Monday, September 8, 2008

holylovablehavoc


meet belvedere

This weekend I adopted a three-year-old cat whose owners were leaving Portland for an uncertain future in Nashville, Tennessee (meanwhile, he left plush suburbia for an uncertain future with me). For the first 24 hours, he hid in the back of my closet. But he's out now, baby, he's out! Meet Belvedere. For American kids of the 80's, Belvedere brings to mind the television show Mr. Belvedere, about the "humorous adventures of an English housekeeper working for an American Family." Members of the cast went on to do great things, like star in Dragstrip Girl (TV) and Mirror, Mirror 2: Raven Dance (also TV). Belvedere is also the leading manufacturer of beauty salon furniture. We can only hope this B's as industrious, but so far he's only interested in unsuccessfully scaling my bookshelves like an obese Spiderman, consuming unbelivable amounts of weight-control kibbles, shedding and scratching up what few pieces of decent furniture we have. For this handsome mug, I'm happy to oblige.

Thursday, September 4, 2008

A culinary, crafty, and anti-McCain buffet

Oh man! The news today was Just! So! Interesting!

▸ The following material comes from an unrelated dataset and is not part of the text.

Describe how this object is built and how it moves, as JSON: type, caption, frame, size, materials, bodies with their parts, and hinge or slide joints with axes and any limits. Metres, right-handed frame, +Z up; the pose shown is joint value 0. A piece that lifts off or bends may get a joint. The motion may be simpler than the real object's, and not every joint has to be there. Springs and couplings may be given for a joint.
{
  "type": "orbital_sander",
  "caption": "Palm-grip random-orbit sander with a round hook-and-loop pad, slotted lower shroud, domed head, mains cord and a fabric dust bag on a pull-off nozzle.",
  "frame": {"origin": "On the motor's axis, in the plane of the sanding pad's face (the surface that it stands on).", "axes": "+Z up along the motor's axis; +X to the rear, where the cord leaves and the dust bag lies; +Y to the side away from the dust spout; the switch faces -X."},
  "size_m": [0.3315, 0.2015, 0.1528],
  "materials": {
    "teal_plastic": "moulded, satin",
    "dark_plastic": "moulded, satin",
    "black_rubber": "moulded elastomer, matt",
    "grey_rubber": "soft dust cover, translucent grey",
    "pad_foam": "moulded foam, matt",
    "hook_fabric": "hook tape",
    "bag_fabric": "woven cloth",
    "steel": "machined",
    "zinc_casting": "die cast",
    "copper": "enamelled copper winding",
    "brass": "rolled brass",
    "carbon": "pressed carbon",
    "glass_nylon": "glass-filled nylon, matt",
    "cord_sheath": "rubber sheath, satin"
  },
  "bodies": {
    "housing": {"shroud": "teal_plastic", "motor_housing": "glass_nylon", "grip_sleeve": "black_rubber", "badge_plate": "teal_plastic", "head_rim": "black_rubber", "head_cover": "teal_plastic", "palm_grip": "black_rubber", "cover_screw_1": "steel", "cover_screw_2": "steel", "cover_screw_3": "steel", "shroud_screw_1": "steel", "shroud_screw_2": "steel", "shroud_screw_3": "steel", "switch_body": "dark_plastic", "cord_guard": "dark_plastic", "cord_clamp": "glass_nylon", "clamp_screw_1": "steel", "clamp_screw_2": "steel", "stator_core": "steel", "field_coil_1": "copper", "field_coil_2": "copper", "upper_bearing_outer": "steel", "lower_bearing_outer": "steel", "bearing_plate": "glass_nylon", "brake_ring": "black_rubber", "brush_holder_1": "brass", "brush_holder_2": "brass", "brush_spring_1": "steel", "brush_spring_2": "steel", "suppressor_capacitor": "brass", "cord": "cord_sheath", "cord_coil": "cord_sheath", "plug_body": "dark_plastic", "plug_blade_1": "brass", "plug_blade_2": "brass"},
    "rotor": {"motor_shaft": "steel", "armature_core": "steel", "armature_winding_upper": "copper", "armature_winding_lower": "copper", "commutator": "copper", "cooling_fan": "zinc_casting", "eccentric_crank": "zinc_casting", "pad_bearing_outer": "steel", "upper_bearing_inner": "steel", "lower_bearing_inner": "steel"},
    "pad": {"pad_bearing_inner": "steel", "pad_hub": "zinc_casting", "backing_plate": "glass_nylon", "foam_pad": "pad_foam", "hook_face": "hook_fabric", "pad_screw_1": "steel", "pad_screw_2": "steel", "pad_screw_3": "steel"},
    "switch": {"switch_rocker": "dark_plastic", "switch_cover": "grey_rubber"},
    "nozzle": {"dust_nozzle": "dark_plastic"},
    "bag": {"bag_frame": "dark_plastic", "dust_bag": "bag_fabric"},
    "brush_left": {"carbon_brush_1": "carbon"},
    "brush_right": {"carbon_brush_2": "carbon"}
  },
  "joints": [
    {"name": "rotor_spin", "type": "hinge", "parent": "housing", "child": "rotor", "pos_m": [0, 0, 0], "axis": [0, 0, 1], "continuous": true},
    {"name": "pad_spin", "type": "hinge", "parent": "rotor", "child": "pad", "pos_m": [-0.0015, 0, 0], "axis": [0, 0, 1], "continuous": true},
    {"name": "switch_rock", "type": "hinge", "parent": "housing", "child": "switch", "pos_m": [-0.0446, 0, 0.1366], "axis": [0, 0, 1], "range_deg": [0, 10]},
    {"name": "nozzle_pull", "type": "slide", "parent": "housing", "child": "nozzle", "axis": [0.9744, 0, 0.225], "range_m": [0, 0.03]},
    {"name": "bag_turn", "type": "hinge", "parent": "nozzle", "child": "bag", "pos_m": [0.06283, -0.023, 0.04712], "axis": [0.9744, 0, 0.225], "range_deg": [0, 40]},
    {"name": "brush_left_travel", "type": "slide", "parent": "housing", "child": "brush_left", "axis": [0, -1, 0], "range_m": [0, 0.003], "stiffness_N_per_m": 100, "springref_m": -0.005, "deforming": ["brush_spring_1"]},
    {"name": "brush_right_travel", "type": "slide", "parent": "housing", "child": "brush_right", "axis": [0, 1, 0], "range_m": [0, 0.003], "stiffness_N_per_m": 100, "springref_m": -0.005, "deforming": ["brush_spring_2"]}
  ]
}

Culinary Update: Endangered Cupcakes
Best quote: "...the cupcake appears to be at a tipping point. There are signs of a cupcake backlash - both from schools concerned about childhood obesity and from foodies who can only maintain nostalgia for so long."
My thoughts: Viva Saint Cupcake!

Crafty Update: DIY Nation Goes Corporate?
Best quote: "Her “gateway drug” into the handmade life, she said, was the zine culture of the underground punk rock scene. That world, with its vegan anarchist collective restaurants and plywood punk houses, its handmade record covers and hand-lettered, stapled newsletters, and its network of fans connected by old-world skills like letter writing, was a Luddite’s paradise of 21st-century homemakers and do-it-yourselfers."
My thoughts: Viva Etsy!

Anti-McCain Update: Where to begin?
Best quote(s):

My thoughts: Viva Obama! And John Stewart!